Наконец штабной автомобиль приехал в Бюсбах, и Хэнкок прикинул, что это местечко всего в пяти километрах от Корнелимюнстера. Всего пять километров – и уже попадаешь на фронт. Накануне Хэнкок впервые побывал на командном посту и обнаружил там солдат, которые рылись в тлеющих обломках. Груда камней – все, что осталось от маленького домика, где армия устроила казармы; бомба попала в него всего за час до приезда Хэнкока.

Глядя на все эти разрушения, Хэнкок вспоминал ахенский Музей Сюрмонда-Людвига, где он практически безвылазно провел последний месяц. Еще до прихода союзников из музея вывезли все картины, за исключением незначительных местных работ. И ему как хранителю надо было узнать, где их искать. Так что он сел на пыльный стул и стал листать потрепанные папки с документами, оставшиеся в разрушенных бомбежками подсобных помещениях. Электричества в музее не было, на полу высились огромные горы мусора, которые отбрасывали причудливые тени в луче его фонарика. Губы то и дело пересыхали от стоявшей в воздухе пыли, а вода во фляжке быстро заканчивалась, но он продолжал читать, не обращая внимания на неудобства. Он ваял свои монументальные скульптуры годами и даже десятилетиями, так что внимательности и терпения ему было не занимать. Да к тому же какое бы сильное впечатление ни производили голландское хранилище в Маастрихте и Шартрский собор, настоящая работа хранителя памятников заключалась именно в этом: упорный труд, зоркий взгляд и тщательная проверка информации.

И Хэнкок был вознагражден за свое упорство. Сначала он нашел список пригородных школ, домов, кафе и церквей, в которых хранились некоторые скульптуры и картины. Он прошелся по адресам, собрав внушительный улов картин, но среди них не было ни одной работы мирового значения. Его поиски в музее уже близились к концу, когда под грудой мусора он обнаружил запылившийся каталог музейных экспонатов, каждый из которых был отмечен красным или синим. На обложке от руки было написано, что предметы, помеченные красным, в которых Хэнкок немедленно опознал самые выдающиеся экземпляры музейной коллекции, вывезены в город Зиген. Зиген находился примерно в 150 километрах восточнее Ахена, и его пока еще занимали немцы.

Сидя за баранкой штабного автомобиля – машина казалась невероятной роскошью после дней, проведенных в поисках попуток, и ночей, проведенных в поисках ночлега и еды, Хэнкок думал о Зигене. В городе наверняка есть большое хранилище. Возможно, оно расположено в бетонной башне, церкви, а может, даже и в горе, как то хранилище в Маастрихте. И если там держат лучшие работы из коллекции Музея Сюрмонда-Людвига, то, может, и реликвии Ахенского собора спрятаны там же, в Зигене? Бюст Карла Великого, крест Лотаря, украшенный камеей Октавиана Августа, рака с ризой Богородицы.

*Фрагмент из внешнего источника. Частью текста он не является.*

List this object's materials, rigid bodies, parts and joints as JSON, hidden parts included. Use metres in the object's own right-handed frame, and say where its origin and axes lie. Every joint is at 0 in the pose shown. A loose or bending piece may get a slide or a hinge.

Но даже если и в Зигене… что с того? Зиген был большим городом. В нем можно было устроить сотню разных тайников. А Хэнкок даже не знал наверняка, находится ли хранилище в черте города. Оно вполне могло быть в радиусе пяти, двадцати, тридцати километров.

Хэнкок решил провести собственное расследование. Кто-то же должен был что-то знать. Но кто? При помощи архивариуса ПИИА он прочесал списки союзнических лагерей для интернированных лиц, в которых сейчас содержали почти всех выживших жителей Ахена: искал тех, кто занимал высокие посты в сфере культуры и искусства. Но никого не нашел. Ему удалось выйти на одного пожилого художника, который познакомил его с музейным смотрителем, а смотритель в свою очередь посоветовал поговорить с несколькими архитекторами – но ни один из них не слышал про Зиген.

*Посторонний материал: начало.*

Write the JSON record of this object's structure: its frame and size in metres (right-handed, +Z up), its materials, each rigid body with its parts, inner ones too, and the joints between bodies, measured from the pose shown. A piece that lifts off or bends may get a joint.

– Они все уехали, – сказал ему молодой смотритель. – Детали операции были известны только высокопоставленным нацистам, а они ушли с войсками на восток.

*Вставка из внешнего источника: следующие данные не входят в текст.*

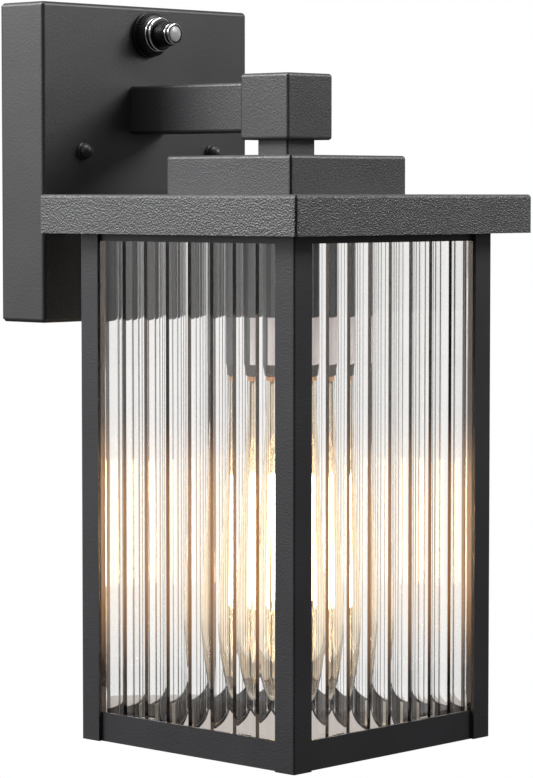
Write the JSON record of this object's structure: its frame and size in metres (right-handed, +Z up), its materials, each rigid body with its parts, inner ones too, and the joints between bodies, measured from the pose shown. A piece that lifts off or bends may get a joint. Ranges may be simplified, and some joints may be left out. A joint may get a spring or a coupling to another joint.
{
  "type": "outdoor wall lantern",
  "caption": "Square outdoor wall lantern: flat roof and four-post cage with fluted glass panes, hung by a short arm from a rectangular wall plate with a light sensor.",
  "frame": {"origin": "centre of the wall plate's outline, on the wall's surface", "axes": "+Y goes into the wall, +Z is up, +X is to the right for someone who faces the wall"},
  "size_m": [0.127, 0.1585, 0.27],
  "materials": {
    "black_metal": "matte textured black powder coat",
    "steel": "zinc plated",
    "ground_green": "green passivated screw",
    "foam": "black foam",
    "bush_plastic": "moulded",
    "fluted_glass": "clear, fluted",
    "bulb_clear": "clear, faint amber",
    "holder_dark": "dark moulded lampholder",
    "label_paper": "plain pale label round the lampholder",
    "brass_shell": "bright brass",
    "bulb_insulator": "black insulator",
    "filament": "lit filament strips",
    "wire": "nickel wire",
    "sensor_black": "black moulded",
    "sensor_chrome": "bright rings",
    "sensor_lens": "smoked translucent",
    "photocell": "photoresistor face"
  },
  "bodies": {
    "lantern": {"wall_canopy": "black_metal", "arm_tube": "black_metal", "knuckle_cube": "black_metal", "neck_spacer": "black_metal", "upper_cap": "black_metal", "roof": "black_metal", "cage_top_plate": "black_metal", "socket_sleeve": "black_metal", "plate_cap_nuts": "black_metal", "corner_post_front_right": "black_metal", "corner_post_rear_right": "black_metal", "corner_post_rear_left": "black_metal", "corner_post_front_left": "black_metal", "top_rail_front": "black_metal", "top_rail_right": "black_metal", "top_rail_rear": "black_metal", "top_rail_left": "black_metal", "bottom_rail_front": "black_metal", "bottom_rail_right": "black_metal", "bottom_rail_rear": "black_metal", "bottom_rail_left": "black_metal", "box_strap": "steel", "cross_strap": "steel", "strap_rivet": "steel", "plate_studs": "steel", "stud_lock_nuts": "steel", "arm_root_plug": "steel", "arm_screws": "steel", "threaded_nipple": "steel", "nipple_nuts": "steel", "glass_clips": "steel", "socket_bracket": "steel", "socket_screws": "steel", "sensor_lock_nut": "steel", "ground_screw": "ground_green", "wall_gasket": "foam", "wire_bush": "bush_plastic", "glass_pane_front": "fluted_glass", "glass_pane_right": "fluted_glass", "glass_pane_rear": "fluted_glass", "glass_pane_left": "fluted_glass", "lampholder": "holder_dark", "socket_shell": "brass_shell", "socket_contact": "brass_shell", "sensor_barrel": "sensor_black", "sensor_collar": "sensor_black", "sensor_ring": "sensor_chrome", "sensor_bezel": "sensor_chrome", "sensor_lens": "sensor_lens", "photocell": "photocell"},
    "bulb_eyelet": {"bulb_eyelet": "brass_shell"},
    "bulb": {"bulb_base": "brass_shell", "bulb_insulator": "bulb_insulator", "bulb_glass": "bulb_clear", "bulb_stem": "bulb_clear", "bulb_filaments": "filament", "bulb_supports": "wire"}
  },
  "joints": [
    {"name": "bulb_travel", "type": "slide", "parent": "lantern", "child": "bulb_eyelet", "axis": [0, 0, -1], "range_m": [0, 0.02]},
    {"name": "bulb_turn", "type": "hinge", "parent": "bulb_eyelet", "child": "bulb", "pos_m": [0, -0.095, -0.079], "axis": [0, 0, -1], "range_deg": [0, 1980]}
  ],
  "couplings": [
    {"joint": "bulb_travel", "follows": "bulb_turn", "m_per_rad": 0.00057757}
  ]
}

Но розыск реликвий Ахенского собора и загадочного хранилища в Зигене был только одной из многочисленных задач Хэнкока. С тех пор как прибыл на передовую, большую часть времени он проводил в разъездах, осматривая освобожденные памятники и бегая по вызовам военных командиров. В какой бы дом американцы ни входили, они тут же «обнаруживали» среди натюрмортов и картин с лесными нимфами какого-нибудь «Микеланджело».

Но сейчас они, кажется, и правда нашли что-то стоящее. Именно поэтому он захватил с собой Джорджа Стаута. Если кто-то и мог опознать иголку в стоге сена, то это Стаут. Не то чтобы Хэнкок не доверял собственным суждениям, но так было как-то спокойнее. Ведь картина к тому же появилась именно тогда, когда он уже начал сомневаться, водятся ли вообще в этом сене иголки.

Он вспомнил, как двадцать четыре часа назад увидел ее впервые. Не узнать этот стиль было невозможно – фламандская живопись, XVI век. Была ли это работа кисти Брейгеля Старшего или его ученика? Он видел похожие работы в Маастрихте, но ни от одной у него не захватывало дух так, как от этой. Глядя на картину, стоящую у стенки командного поста, посреди фронтовой грязи, Уокер Хэнкок задумался о том, насколько великие произведения искусства на самом деле принадлежат этому миру. Они всего лишь вещи: хрупкие, маленькие, одинокие и незащищенные. Ребенок на детской площадке кажется сильным, но увидеть ребенка, в одиночестве шатающегося по нью-йоркской Мэдисон-авеню, страшно.

– Где вы ее нашли, сэр? – спросил он командира.

– В одном доме в деревне, – ответил тот.

– Там было еще что-нибудь?

– Нет, только это.

Хэнкок прокрутил в голове факты. Это совершенно точно была не деревенская мазня, но картина музейной ценности. Она, очевидно, была украдена, а затем оставлена во время отступления. Но это всего лишь одна работа. Вернее всего, ее нашел в загородном поместье и присвоил какой-нибудь офицер, а потом, когда она стала слишком тяжелой ношей, ставящей его жизнь под угрозу, просто бросил. Она не ключ к чему-то большему, но тем не менее – великое произведение искусства.